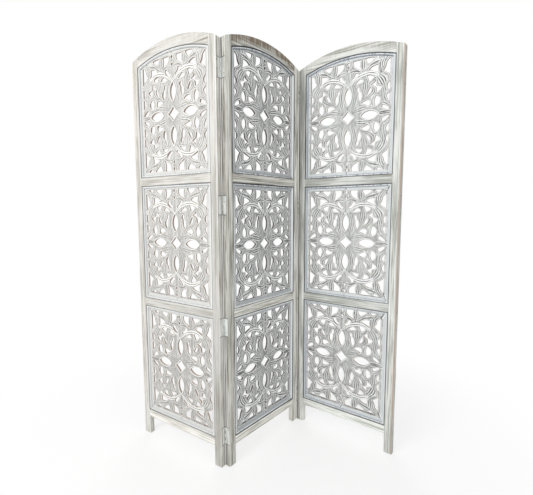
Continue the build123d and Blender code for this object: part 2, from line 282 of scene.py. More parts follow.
def carvedHeight(x, y, toOpening, rimLines, toMargin):
    swell = np.sqrt(np.clip(toOpening / carving["swellReach"], 0, 1))
    height = carving["ground"] + carving["swell"] * swell
    ribs = np.full(x.shape, carving["plainRib"])
    for strap in straps.values():
        surface, inRibs = strapSurface(x, y, *strap)
        ribs = np.where(surface > height, inRibs, ribs)
        height = np.maximum(height, surface)
    half = carving["rimWidth"] / 2
    fromRim = np.clip((distanceTo(x, y, rimLines) - half) / half, -1, 1)
    rim = carving["ground"] + (carving["rimTop"] - carving["ground"]) * np.sqrt(1 - fromRim**2)
    height = np.where(fromRim < 1, np.maximum(height, rim), height)
    ribs = np.where((toMargin < 0) | (fromRim < 1), carving["plainRib"], ribs)
    inward = np.clip(toMargin / carving["marginSlope"], 0, 1)
    height = carving["board"] + (height - carving["board"]) * inward
    r = carving["edgeRound"]
    t = np.clip(toOpening, 0, r)
    return height - (r - np.sqrt(r * r - (r - t) ** 2)), ribs


def panelOutline(node):
    # the edges of the openings and of the board, as segments in millimetres about its middle
    leaf = "_".join(node.split("_")[:2])
    bm = bmesh.new()
    bm.from_mesh(nodes[node].data)
    bmesh.ops.remove_doubles(bm, verts=bm.verts, dist=weld["solid"])
    bm.transform(leafMatrix(leaf).inverted())
    bm.normal_update()
    front = set(f for f in bm.faces if f.normal.y < frontFacing)
    rims = [e for e in bm.edges if sum(f in front for f in e.link_faces) == 1]
    low = min(v.co.z for v in bm.verts) / mm
    middle = low - carving["boardClearance"] + carving["openingHeight"] / 2
    corner = min((v for e in rims for v in e.verts), key=lambda v: v.co.x + v.co.z)
    board = {corner}
    grown = [corner]
    rimSet = set(rims)
    while grown:
        for e in grown.pop().link_edges:
            for v in e.verts:
                if e in rimSet and v not in board:
                    board.add(v)
                    grown.append(v)
    ends = [(a.co, b.co) for a, b in (e.verts for e in rims)]
    segments = np.array([(a.x, a.z, b.x, b.z) for a, b in ends]) / mm
    isBoard = np.array([e.verts[0] in board for e in rims])
    bm.free()
    segments[:, 1::2] -= middle
    return segments, isBoard, middle


def insideLoops(x, y, segments):
    # even-odd rule over all the loops
    inside = np.zeros(x.shape, bool)
    for ax, ay, bx, by in segments:
        crosses = (ay > y) != (by > y)
        if ay != by:
            crossing = (bx - ax) * (y[crosses] - ay) / (by - ay) + ax
            inside[crosses] ^= x[crosses] < crossing
    return inside


def hexPoints(x0, y0, x1, y1, step):
    rows = np.arange(y0, y1 + step, step * math.sqrt(3) / 2)
    columns = np.arange(x0, x1 + step, step)
    x, y = np.meshgrid(columns, rows)
    x = x + (np.arange(len(rows)) % 2 * step / 2)[:, None]
    return np.column_stack([x.ravel(), y.ravel()])


def marginDistance(x, y, arched):
    # how far inside the carved field a point is
    inside = np.minimum(carving["halfWidth"] - x, carving["halfHeight"] - np.abs(y))
    if arched:
        fromArch = carving["archRadius"] - np.hypot(x, y - carving["archCentre"])
        inside = np.minimum(inside, fromArch)
    return inside


def marginLine(arched, low):
    # the edge of the carved field, right of the long axis
    x1, y1 = carving["halfWidth"], carving["halfHeight"]
    if not arched:
        return [(x1, low), (x1, y1), (0, y1)]
    r, c = carving["archRadius"], carving["archCentre"]
    start = math.asin(x1 / r)
    end = math.acos((y1 - c) / r)
    angles = np.linspace(start, end, carving["archSteps"])
    arc = [(r * math.sin(a), c + r * math.cos(a)) for a in angles]
    return [(x1, low)] + arc + [(0, y1)]


def surfacePoints(segments, lines, low, high, right, arched):
    # points close together on the carved field, and wide apart on the margin
    start, marginStart = carvingPoints["start"], carvingPoints["marginStart"]
    farX = carving["halfWidth"] + carvingPoints["past"]
    farY = carving["halfHeight"] + carvingPoints["past"]
    field = hexPoints(start, low + start, farX, farY, carvingPoints["step"])
    margin = hexPoints(
        marginStart, low + marginStart, right - marginStart, high - marginStart,
        carvingPoints["marginStep"],
    )
    inField = marginDistance(field[:, 0], field[:, 1], arched) > carvingPoints["fieldGap"]
    inMargin = marginDistance(margin[:, 0], margin[:, 1], arched) < -carvingPoints["marginGap"]
    points = np.vstack([field[inField], margin[inMargin]])
    points = points[insideLoops(points[:, 0], points[:, 1], segments)]
    fromEdge = distanceTo(points[:, 0], points[:, 1], lines)
    return points[fromEdge > carvingPoints["edgeGap"] * carvingPoints["step"]]


def boardFaces(segments, isBoard, arched):
    # the flat faces of the right half of a panel, or of its upper right quarter
    low = segments[:, 1].min() if arched else 0
    high, right = segments[:, 1].max(), segments[:, 0].max()
    past = carvingPoints["past"]
    mine = np.maximum(segments[:, 0], segments[:, 2]) > -past
    mine &= np.maximum(segments[:, 1], segments[:, 3]) > low - past
    lines, openings = segments[mine], segments[mine & ~isBoard]
    points = surfacePoints(segments, lines, low, high, right, arched)
    ends = [tuple(v) for v in lines.reshape(-1, 2)]
    edges = [(i, i + 1) for i in range(0, len(ends), 2)]
    for path in ([(right, low), (0, low), (0, high)], marginLine(arched, low)):
        edges += [(len(ends) + i, len(ends) + i + 1) for i in range(len(path) - 1)]
        ends += path
    vertices = [Vector(v) for v in ends] + [Vector(v) for v in points]
    flat, _, faces, *_ = delaunay_2d_cdt(
        vertices, edges, [], 0, carvingPoints["sameSpot"], False
    )
    flat, faces = np.array(flat), np.array(faces)
    centre = flat[faces].mean(axis=1)
    isTimber = insideLoops(centre[:, 0], centre[:, 1], segments)
    return flat, faces[isTimber & (centre[:, 0] > 0) & (centre[:, 1] > low)], openings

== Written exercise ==
Reproduce the material verbatim, line by line.

== Response ==
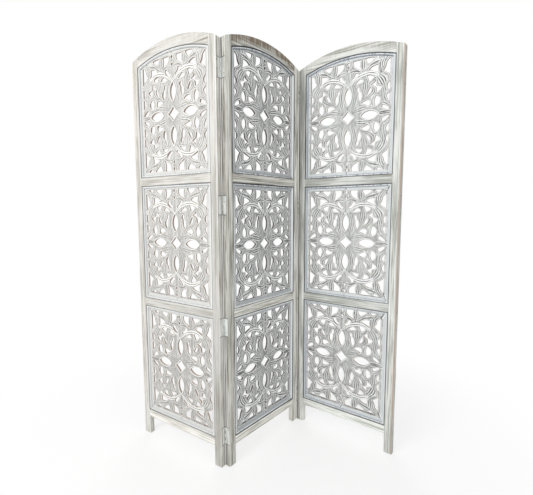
Continue the build123d and Blender code for this object: part 2, from line 282 of scene.py. More parts follow.
def carvedHeight(x, y, toOpening, rimLines, toMargin):
    swell = np.sqrt(np.clip(toOpening / carving["swellReach"], 0, 1))
    height = carving["ground"] + carving["swell"] * swell
    ribs = np.full(x.shape, carving["plainRib"])
    for strap in straps.values():
        surface, inRibs = strapSurface(x, y, *strap)
        ribs = np.where(surface > height, inRibs, ribs)
        height = np.maximum(height, surface)
    half = carving["rimWidth"] / 2
    fromRim = np.clip((distanceTo(x, y, rimLines) - half) / half, -1, 1)
    rim = carving["ground"] + (carving["rimTop"] - carving["ground"]) * np.sqrt(1 - fromRim**2)
    height = np.where(fromRim < 1, np.maximum(height, rim), height)
    ribs = np.where((toMargin < 0) | (fromRim < 1), carving["plainRib"], ribs)
    inward = np.clip(toMargin / carving["marginSlope"], 0, 1)
    height = carving["board"] + (height - carving["board"]) * inward
    r = carving["edgeRound"]
    t = np.clip(toOpening, 0, r)
    return height - (r - np.sqrt(r * r - (r - t) ** 2)), ribs


def panelOutline(node):
    # the edges of the openings and of the board, as segments in millimetres about its middle
    leaf = "_".join(node.split("_")[:2])
    bm = bmesh.new()
    bm.from_mesh(nodes[node].data)
    bmesh.ops.remove_doubles(bm, verts=bm.verts, dist=weld["solid"])
    bm.transform(leafMatrix(leaf).inverted())
    bm.normal_update()
    front = set(f for f in bm.faces if f.normal.y < frontFacing)
    rims = [e for e in bm.edges if sum(f in front for f in e.link_faces) == 1]
    low = min(v.co.z for v in bm.verts) / mm
    middle = low - carving["boardClearance"] + carving["openingHeight"] / 2
    corner = min((v for e in rims for v in e.verts), key=lambda v: v.co.x + v.co.z)
    board = {corner}
    grown = [corner]
    rimSet = set(rims)
    while grown:
        for e in grown.pop().link_edges:
            for v in e.verts:
                if e in rimSet and v not in board:
                    board.add(v)
                    grown.append(v)
    ends = [(a.co, b.co) for a, b in (e.verts for e in rims)]
    segments = np.array([(a.x, a.z, b.x, b.z) for a, b in ends]) / mm
    isBoard = np.array([e.verts[0] in board for e in rims])
    bm.free()
    segments[:, 1::2] -= middle
    return segments, isBoard, middle


def insideLoops(x, y, segments):
    # even-odd rule over all the loops
    inside = np.zeros(x.shape, bool)
    for ax, ay, bx, by in segments:
        crosses = (ay > y) != (by > y)
        if ay != by:
            crossing = (bx - ax) * (y[crosses] - ay) / (by - ay) + ax
            inside[crosses] ^= x[crosses] < crossing
    return inside


def hexPoints(x0, y0, x1, y1, step):
    rows = np.arange(y0, y1 + step, step * math.sqrt(3) / 2)
    columns = np.arange(x0, x1 + step, step)
    x, y = np.meshgrid(columns, rows)
    x = x + (np.arange(len(rows)) % 2 * step / 2)[:, None]
    return np.column_stack([x.ravel(), y.ravel()])


def marginDistance(x, y, arched):
    # how far inside the carved field a point is
    inside = np.minimum(carving["halfWidth"] - x, carving["halfHeight"] - np.abs(y))
    if arched:
        fromArch = carving["archRadius"] - np.hypot(x, y - carving["archCentre"])
        inside = np.minimum(inside, fromArch)
    return inside


def marginLine(arched, low):
    # the edge of the carved field, right of the long axis
    x1, y1 = carving["halfWidth"], carving["halfHeight"]
    if not arched:
        return [(x1, low), (x1, y1), (0, y1)]
    r, c = carving["archRadius"], carving["archCentre"]
    start = math.asin(x1 / r)
    end = math.acos((y1 - c) / r)
    angles = np.linspace(start, end, carving["archSteps"])
    arc = [(r * math.sin(a), c + r * math.cos(a)) for a in angles]
    return [(x1, low)] + arc + [(0, y1)]


def surfacePoints(segments, lines, low, high, right, arched):
    # points close together on the carved field, and wide apart on the margin
    start, marginStart = carvingPoints["start"], carvingPoints["marginStart"]
    farX = carving["halfWidth"] + carvingPoints["past"]
    farY = carving["halfHeight"] + carvingPoints["past"]
    field = hexPoints(start, low + start, farX, farY, carvingPoints["step"])
    margin = hexPoints(
        marginStart, low + marginStart, right - marginStart, high - marginStart,
        carvingPoints["marginStep"],
    )
    inField = marginDistance(field[:, 0], field[:, 1], arched) > carvingPoints["fieldGap"]
    inMargin = marginDistance(margin[:, 0], margin[:, 1], arched) < -carvingPoints["marginGap"]
    points = np.vstack([field[inField], margin[inMargin]])
    points = points[insideLoops(points[:, 0], points[:, 1], segments)]
    fromEdge = distanceTo(points[:, 0], points[:, 1], lines)
    return points[fromEdge > carvingPoints["edgeGap"] * carvingPoints["step"]]


def boardFaces(segments, isBoard, arched):
    # the flat faces of the right half of a panel, or of its upper right quarter
    low = segments[:, 1].min() if arched else 0
    high, right = segments[:, 1].max(), segments[:, 0].max()
    past = carvingPoints["past"]
    mine = np.maximum(segments[:, 0], segments[:, 2]) > -past
    mine &= np.maximum(segments[:, 1], segments[:, 3]) > low - past
    lines, openings = segments[mine], segments[mine & ~isBoard]
    points = surfacePoints(segments, lines, low, high, right, arched)
    ends = [tuple(v) for v in lines.reshape(-1, 2)]
    edges = [(i, i + 1) for i in range(0, len(ends), 2)]
    for path in ([(right, low), (0, low), (0, high)], marginLine(arched, low)):
        edges += [(len(ends) + i, len(ends) + i + 1) for i in range(len(path) - 1)]
        ends += path
    vertices = [Vector(v) for v in ends] + [Vector(v) for v in points]
    flat, _, faces, *_ = delaunay_2d_cdt(
        vertices, edges, [], 0, carvingPoints["sameSpot"], False
    )
    flat, faces = np.array(flat), np.array(faces)
    centre = flat[faces].mean(axis=1)
    isTimber = insideLoops(centre[:, 0], centre[:, 1], segments)
    return flat, faces[isTimber & (centre[:, 0] > 0) & (centre[:, 1] > low)], openings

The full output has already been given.